Some days, it was all about Chris—what he thought, what he felt, and what he wanted to do. On those days he’d stomp right over the needs of other kids to get his own met.

But the next day, the grown-up version of Chris would come to class. This Chris would keep his emotions from escalating, control his impulses, and care about what others needed.

It was like I taught two students in one body. These differences in Chris discombobulated me, and I wasn’t sure how to respond to him. But gradually I learned to keep my balance with Chris and other yo-yo kids. Here are some concepts that helped me.

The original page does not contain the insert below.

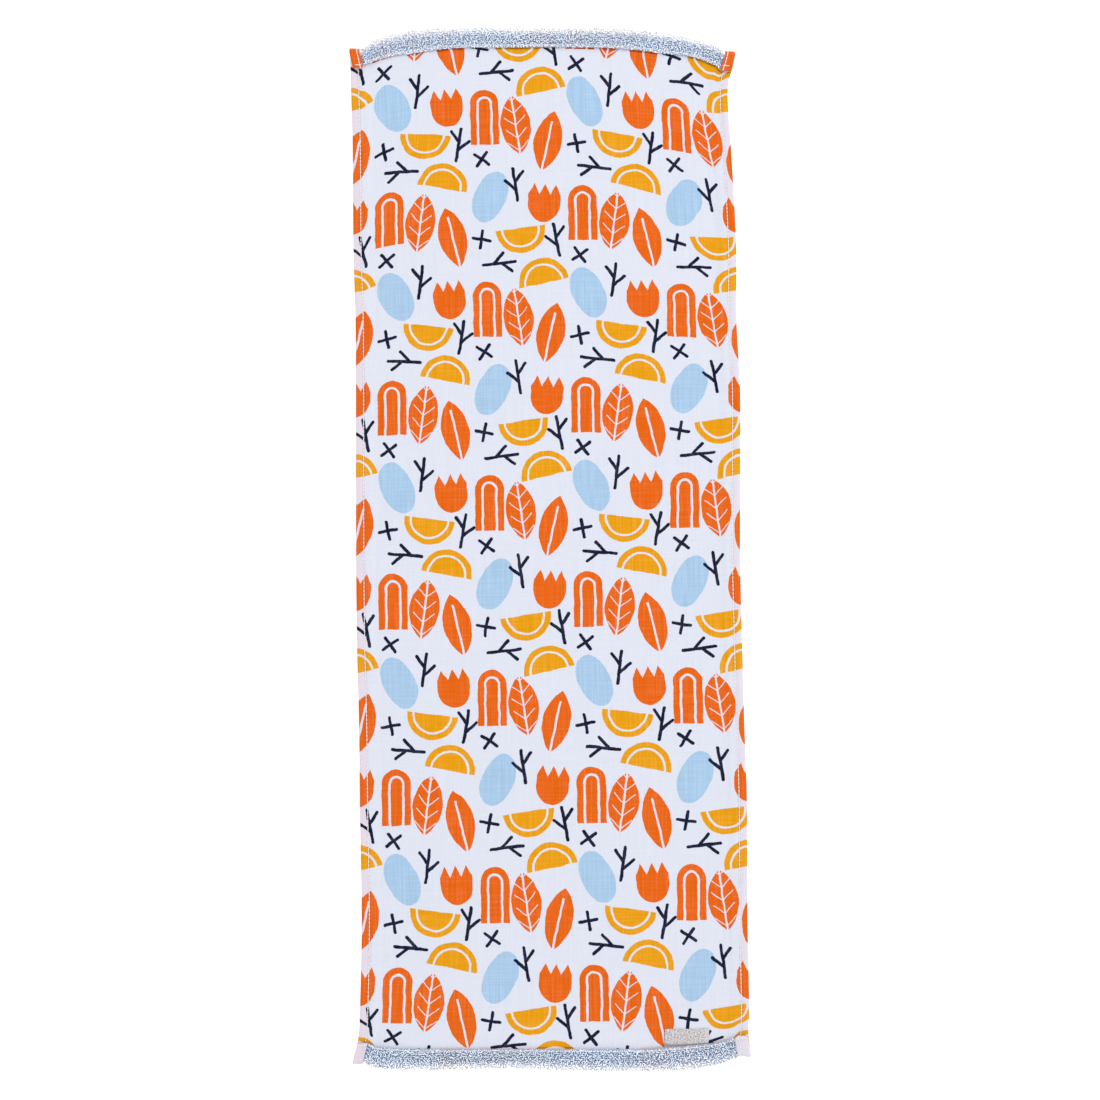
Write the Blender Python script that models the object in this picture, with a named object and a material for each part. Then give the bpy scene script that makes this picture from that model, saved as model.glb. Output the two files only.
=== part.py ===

  • Expect that painful steps backward will follow forward leaps in emotional growth. For middle school kids, emotional growth is rarely linear. Valleys follow peaks. If you expect linear growth, you will be disappointed. Middle school kids sit, after all, on the precipice of childhood and adulthood.
  • Use a retractable leash. With retractable leashes, dogs can roam much further than on a standard leash. But their owners have the option to lock a leash to a shorter length when necessary. Middle school kids need freedom to explore further afield, but they also need the safety of a short leash when their decisions begin to affect their long-term well being.
  • Spotlight the grown-up moments. When students hit the bottom, remind them about the times they helped someone or made an astute comment in class or stood up for justice or showed restraint. Catch them at the high point and then send them messages: This is who you are. That’s a Chris-like thing to do. I see how you are contributing.
  • Sympathize with setbacks. “You know, just the other day I lost my temper,” I liked to say to a guilty student. “And I felt rotten about it. But I’m going to try again to control my temper.” This gave students courage to try again. It gave them hope that growing up was within their realm.

Adolescence is tough—a time of social anxiety, physical change, and growing awareness that life is hard. It’s no wonder that some kids cope by fluctuating their emotional ages. Teachers of these students need deftness and agility. But the spinning and the zinging are fun when you catch the rhythm.